Tuesday, May 26, 2009

Open and Honest: trying it out... actually just need to vent a little...

Hmmm, okay, so my mind is in a bit of a spin and I decided that although this might be a bit of a dangerous place to write such things as I do not know who reads them, I will take a chance... (especially since most of my readers have likely given up on reading it with my such patchy commitment to writing)

Yesterday we learned the news about the selection of the Vice and Principal at our school. I must begin by saying I am very relieved and happy about the selection, they couple that was chosen are incredible people, and close friends of mine. Actually I even gave their name in my interview as being the best candidate, even above myself, odd choice in an interview I know, however there were reasons for me to firmly believe in it. I am not at all bitter about the selection. I feel that our school is in very good hands to continue on the tradition of team work and excellence that we have come to be known for. That being said, however, the reason that was presented to me for not getting the position was the only thing that really quite bugs me. At first I really let the panel off the hook, they were very nervous, even told me how much they did not enjoy having to tell us we were not picked because they felt that all of us were worthy candidates!

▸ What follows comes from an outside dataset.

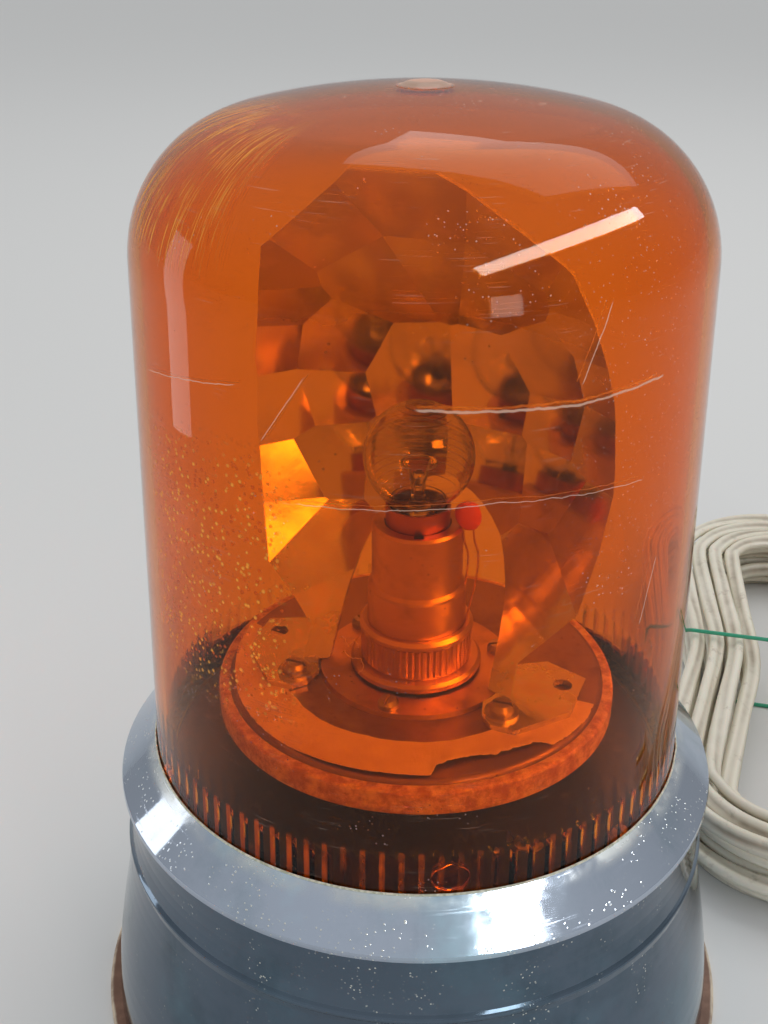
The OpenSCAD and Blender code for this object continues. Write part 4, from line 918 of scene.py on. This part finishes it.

I knew that maybe they were stumbling on words, maybe they felt awkward and were saying things that were not really what they meant. I gave them the benefit of the doubt, and although my heart really wants to maintain that, my brain is still circling those words and won't let them drop as easily... Oh, the wonderful brain vs. heart battles again! UGH!

Going into the interview I knew that most of the panel had already made up their mind on who they wanted. I was comfortable with this, and was doing the interview more as an experience and as a chance to possibly convince them of one thing they might not have thought of regarding their top choice. I presented my strengths, I gave many tangible examples of things I was already doing as a volunteer that were parts of the job, I shared my heart for the students, staff, community and school. I felt good about them, I shared my reason for applying despite feeling that one of the other candidates were really an excellent choice as well- she was already involved in the decision making and leadership in her current position and because of her confidence and the trust people had for her, if she was to replace in the VP position it would reduce the administration to 3 people instead of 4 like we currently have, and that would mean a much more difficult time keeping up with all of the expectations on those people. We have had the 4 leadership school (ie. P, VP, Centre Director, and her, as student counsellor) for 6 years or more now, and the have become like a well oiled machine since they both took on specific roles but with one less body, I worry a bit about burn out, since she is also a close friend. But alas, my argument wasn't persuasive enough.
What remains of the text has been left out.